Lastly, the trope of of "nameless, faceless bureaucrats between you and your doctor." How this is different from the nameless faceless people in my insurance companies, I don't know, but regardless. Most of the rhetoric is outright lies, such as the "nationalization of health care" and "death panels," but let's also go back to Medicare. People on Medicare tend to like it. They like it a lot. So, if we already have a well-running program to cover people over 65, why not extend it back to 55? Why not 45? 25? Why not everyone? Granted, a legitimate question is "how are we going to pay for this," and that is an issue we should talk about, but it is also clear that nearly 50 million Americans are uninsured, and preventative care can do a great deal to lower costs overall, in the long run.

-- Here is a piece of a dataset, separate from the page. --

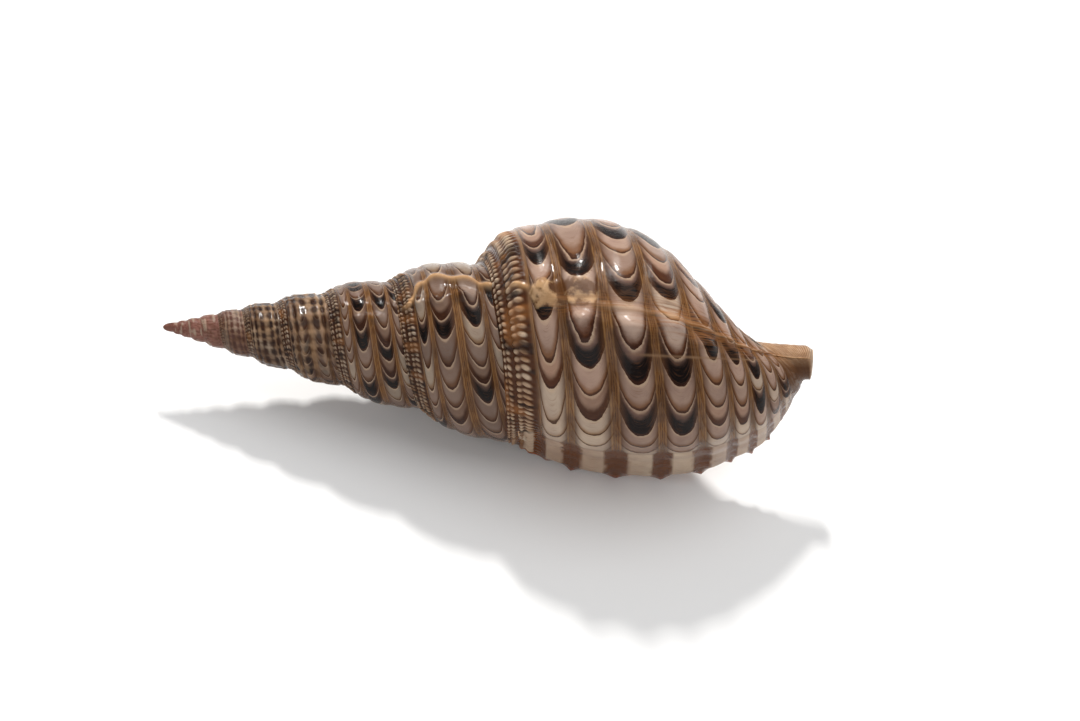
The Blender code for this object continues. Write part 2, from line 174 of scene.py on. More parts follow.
# The same on the whorl before
YOUNGER_MARKS = {
    3: ((-330, 1), (-300, 1), (-284, 0), (-268, 3), (-250, 1), (-232, 0), (-218, 1), (-200, 1)),
    4: ((-322, 0), (-298, 1), (-285, 2), (-272, 3), (-253, 1), (-237, 1), (-222, 1), (-205, 2), (-188, 1)),
    5: ((-318, 0), (-296, 4), (-281, 3), (-269, 0), (-255, 1), (-244, 2), (-230, 3), (-214, 1), (-200, 1),
        (-184, 2)),
}
MARKED_RIBS = range(3, 13)      # the wide ribs and those toward the canal
MARKS_START = -2300.0           # growth angle of the first mark near the apex
MARK_LENGTH = 15.0              # middling length of a mark elsewhere, in degrees of growth
LONGEST_MARK = 36.0             # stated marks that lie further apart have others between them
TONE_CHANCES = ((0.72, 3), (0.55, 2), (0.14, 1))    # tone of the other marks where a chance is above this
MARK_ARCH = 1.5                 # how far a mark's horns run back, as a share of its length
MARK_CURVE = 2.3                # how sharply the horns turn back at the sides of a rib

# Camera: what the photograph's middle looks at on the shell's own axes, and how wide its frame is there
LOOKS_AT = (0.18987, -0.00645, 0.0)
PHOTO_TILT = math.atan(0.054)   # slope of the shell's axis across the photograph
PHOTO_WIDTH = 1080              # pixels
PIXEL = 0.00049155              # metres that a pixel spans on the shell
FRAME_WIDTH = PHOTO_WIDTH * PIXEL
CAMERA_DISTANCE = 2.4
SENSOR = 36.0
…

This issue has been made a clearly political one - conservatives want to stop Obama, and want to pocket the money that insurance companies are providing for them. We know that public options can work - we have examples from around the world. Unfortunately, the conversations we should be having are not the ones that are going on. There are jokes of town-hall meetings going on around the country because conservative groups are funding, educating, and shipping people around to these town halls to protest, fill up the front rows and disrupt the meeting so that the senator or representative cannot talk or offer counterpoints. Now, if they wanted to ship people in to go up to the mic and voice their concerns and allow a rational debate, then that's fine. That's democracy. However, as it stands, they are not allowing anyone else to talk but themselves. They're trying to drown out every voice but their own and ignore any rational points, as well as the more-than-majority number of Americans who want major reforms (a la Gallup polls). That's not democracy. Sorry.

I promise this will be the last point - you often hear conservatives state that we have "the best health care system in the world." What they don't tell you is that this is based on an opinion poll. The World Health Organization has a different idea. We spend more money than almost any country, and yet have lower quality of care, ranked 37 in a WHO assessment. Are there problems with this measurement? Of course it's arguable. But at least it's more objective than a simple opinion poll.

Anyway, that's my two-cents. I'm not saying the public option is perfect, but I can't stand anymore to hear the utter hypocrisy from the conservative side and listen to the constant contradictions. They don't even have a leg to stand on, if this is the way they're going to be arguing. I'm sure Jason could offer more, and tell me where I'm bullshitting, and I fully welcome that. Any thoughts?